What you have to do:
Return, exactly as written, every line from the first line of the data below through the line that contains "DOWN = Vector(0, 0, -1)".

Material provided:
· · · ·

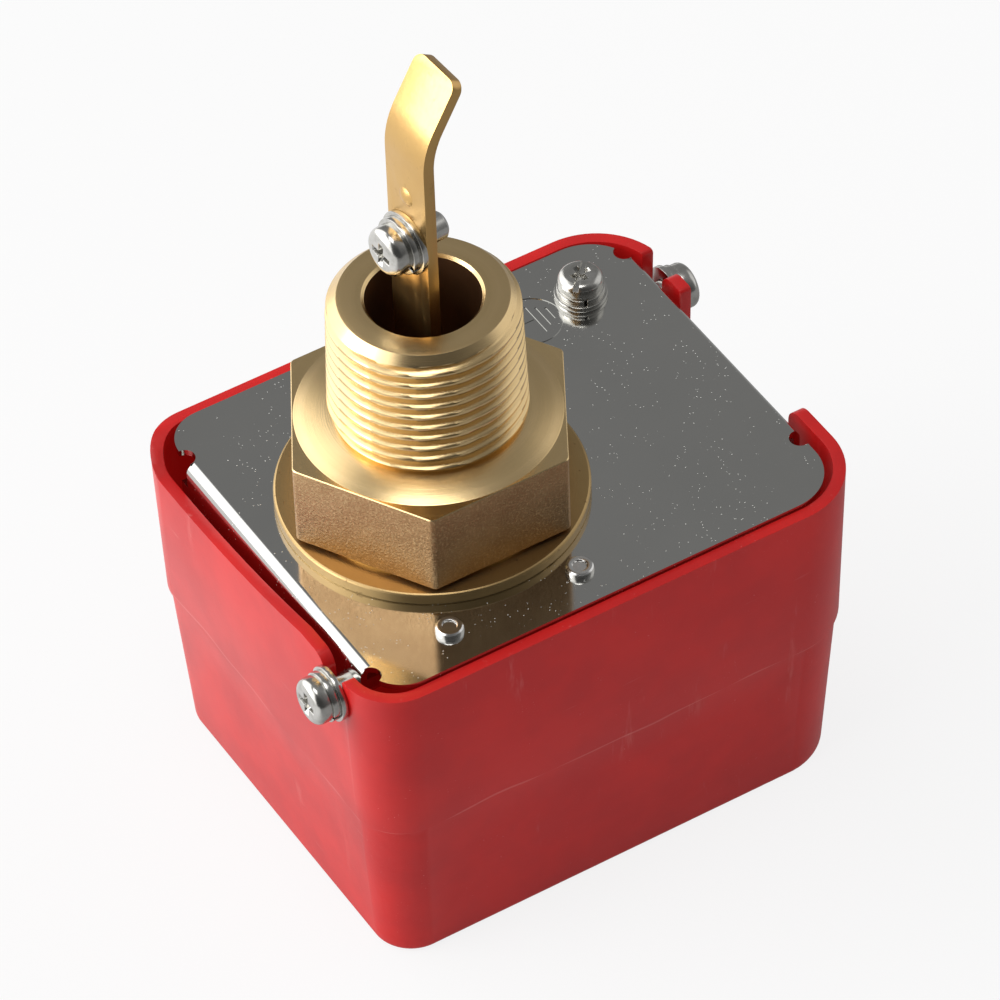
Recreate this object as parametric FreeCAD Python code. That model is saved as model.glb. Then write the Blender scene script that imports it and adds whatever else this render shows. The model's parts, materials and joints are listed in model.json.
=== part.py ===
"""Paddle flow switch with a red box cover, a plated base plate and a brass pipe fitting.

Frame: millimetres, +Z up along the pipe thread. The origin lies on the thread's axis, in the
plane of the cover's flat base. +X runs along the plate's long side, the way the flow pushes the
arm, and +Y along its short side.
"""
import FreeCAD, Part
import math
import os

Vector = FreeCAD.Vector
ORIGIN = Vector(0, 0, 0)
EAST = Vector(1, 0, 0)
NORTH = Vector(0, 1, 0)
UP = Vector(0, 0, 1)
DOWN = Vector(0, 0, -1)

# ---- Cover: a moulded box, open at the top ----
cover_depth = 66.0          # from the flat base to the rim
cover_wall = 2.2
cover_left_gap = 1.2        # cavity to the plate, at the rim
cover_right_gap = 1.9
cover_near_gap = 0.25
cover_far_gap = 1.1
cover_corner_left = 9.5     # outer corner radius at the rim
cover_corner_right = 14.0
corner_share = 0.6          # of an inset, by which the corner radius shrinks
upper_draft = 0.95          # outer face comes in by this from the rim to the step
upper_inner_draft = 0.7
step_below_rim = 33.0
step_width = 0.46
base_inset = 3.7            # outer face at the base lies this far inside the rim
near_share = 0.89           # of an inset, on the near side
floor_inset = 3.4           # cavity at the floor lies this far inside the cavity's mouth
base_edge_radius = 1.5
rim_drop = 0.8              # the plate stands proud of the rim by this
rim_dip = 4.4               # the left wall's rim sinks by this along its far part
dip_start = 10.3            # it starts to fall this far beyond the slot's centre
dip_run = 42.0              # and falls over this length
dip_end = 10.7              # it rises again from this far inside the outer far face
dip_top = 1.2               # up to this far inside it
far_dip = 0.85              # the far wall's rim is lower by this at its left
far_dip_run = 36.0          # and reaches the full height over this length from the axis

# ---- Base plate ----
plate_length = 92.0         # over the two flanges
plate_width = 75.6
sheet = 1.2
bend_radius = 2.0           # outside of the fold
plate_corner_left = 7.0
plate_corner_right = 9.5
flange_depth = 30.0
lug_drop = 5.0              # beneath the plate's top the flanges are wider by the lug
lug_width = 2.0
tab_recess = 0.8            # plate corners stop short of the flange faces by this
relief_radius = 1.9
left_relief_inset = 0.8     # relief centre to the flange's face
right_relief_inset = 1.2
left_relief_near = 5.7      # relief centre to the plate's near or far edge
left_relief_far = 8.6
right_relief_near = 13.5
right_relief_far = 6.4
axis_to_left = 31.9         # thread axis to the left flange face
axis_to_near = 36.94        # thread axis to the near edge
stem_hole_radius = 12.0
conduit_radius = 11.25      # knockout for a 22 mm gland
conduit_drop = 20.0         # its centre beneath the plate's top
sign_x = 35.9               # stamped protective-earth sign
sign_y = 26.2
sign_radius = 5.7
sign_line = 0.35
sign_depth = 0.12
sign_bars = ((0.95, 7.3), (2.43, 5.1), (3.9, 3.2))   # offset from the centre, length

# ---- Screws that hold the cover, one in each flange ----
cover_screw_size = 5.0
left_screw_drop = 5.9       # axis beneath the plate's top
right_screw_drop = 9.3
cover_screw_offset = 26.9   # from the plate's centre line
cover_screw_stickout = 4.0  # past the inside of the flange
cover_head_radius = 4.2
cover_head_height = 2.8
washer_to_wall = 0.15       # screws are slackened by this
slot_width = 5.8
slot_lead = 3.0             # rounding at the slot's mouth
slot_lead_small = 0.8
notch_width = 34.1          # conduit notch in the right wall
notch_offset = 0.95         # from the plate's centre line
notch_depth = 37.0          # beneath the rim
notch_corner = 4.0

# ---- Brass fitting: disc, hexagon and taper pipe thread ----
disc_radius = 26.9
disc_height = 2.3
disc_chamfer = 0.4
hex_across_flats = 46.0
hex_corner_round = 1.1
hex_gap = 0.75              # groove between the disc and the hexagon
hex_neck_radius = 22.6      # bottom of that groove
hex_height = 19.2           # above the plate
cone_height = 1.4
neck_radius = 15.8
nipple_height = 45.6        # above the plate
bore_radius = 9.8
lip_chamfer = 0.5
thread_end_radius = 16.35   # crest at the small end
thread_pitch = 2.309
thread_turns = 9
thread_depth = 1.3
thread_taper = 1.0 / 32.0   # radius per length of a 1 in 16 taper
end_chamfer = 2.0
end_face_radius = 14.4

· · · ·

Solution for this problem:
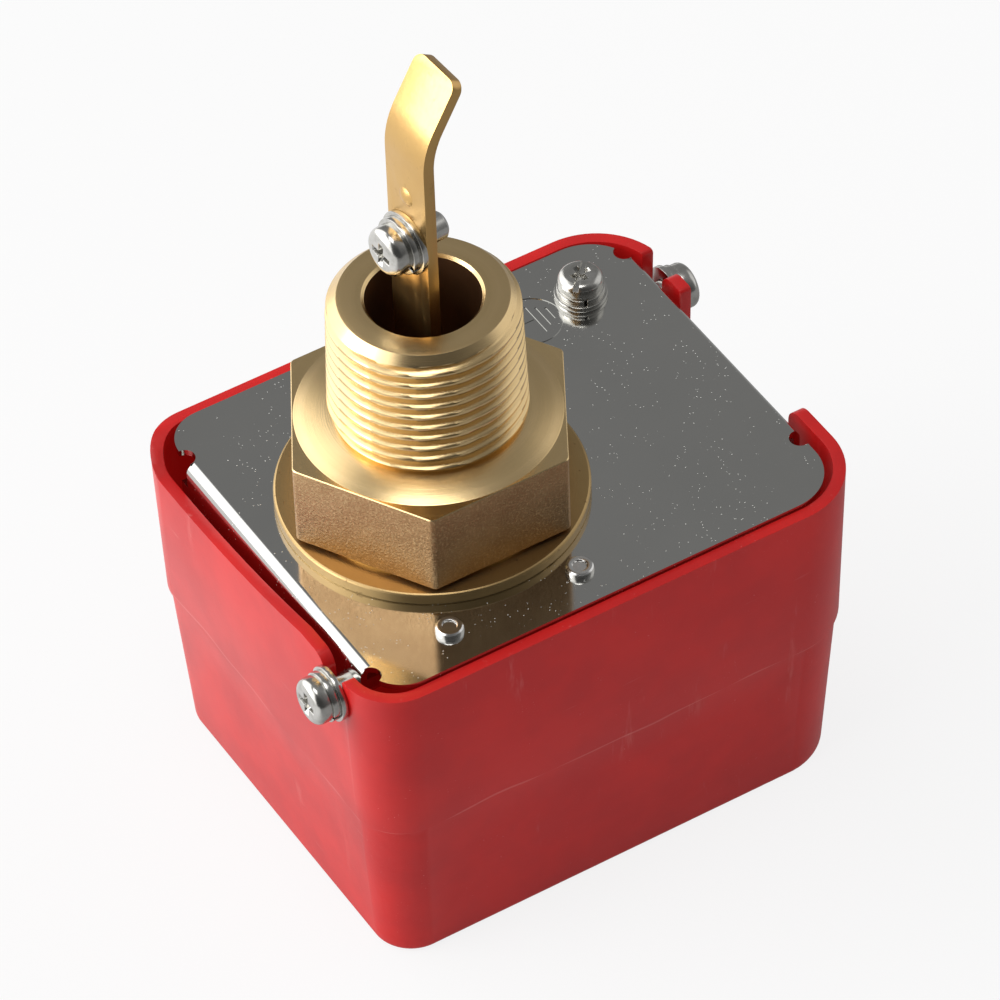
Recreate this object as parametric FreeCAD Python code. That model is saved as model.glb. Then write the Blender scene script that imports it and adds whatever else this render shows. The model's parts, materials and joints are listed in model.json.
=== part.py ===
"""Paddle flow switch with a red box cover, a plated base plate and a brass pipe fitting.

Frame: millimetres, +Z up along the pipe thread. The origin lies on the thread's axis, in the
plane of the cover's flat base. +X runs along the plate's long side, the way the flow pushes the
arm, and +Y along its short side.
"""
import FreeCAD, Part
import math
import os

Vector = FreeCAD.Vector
ORIGIN = Vector(0, 0, 0)
EAST = Vector(1, 0, 0)
NORTH = Vector(0, 1, 0)
UP = Vector(0, 0, 1)
DOWN = Vector(0, 0, -1)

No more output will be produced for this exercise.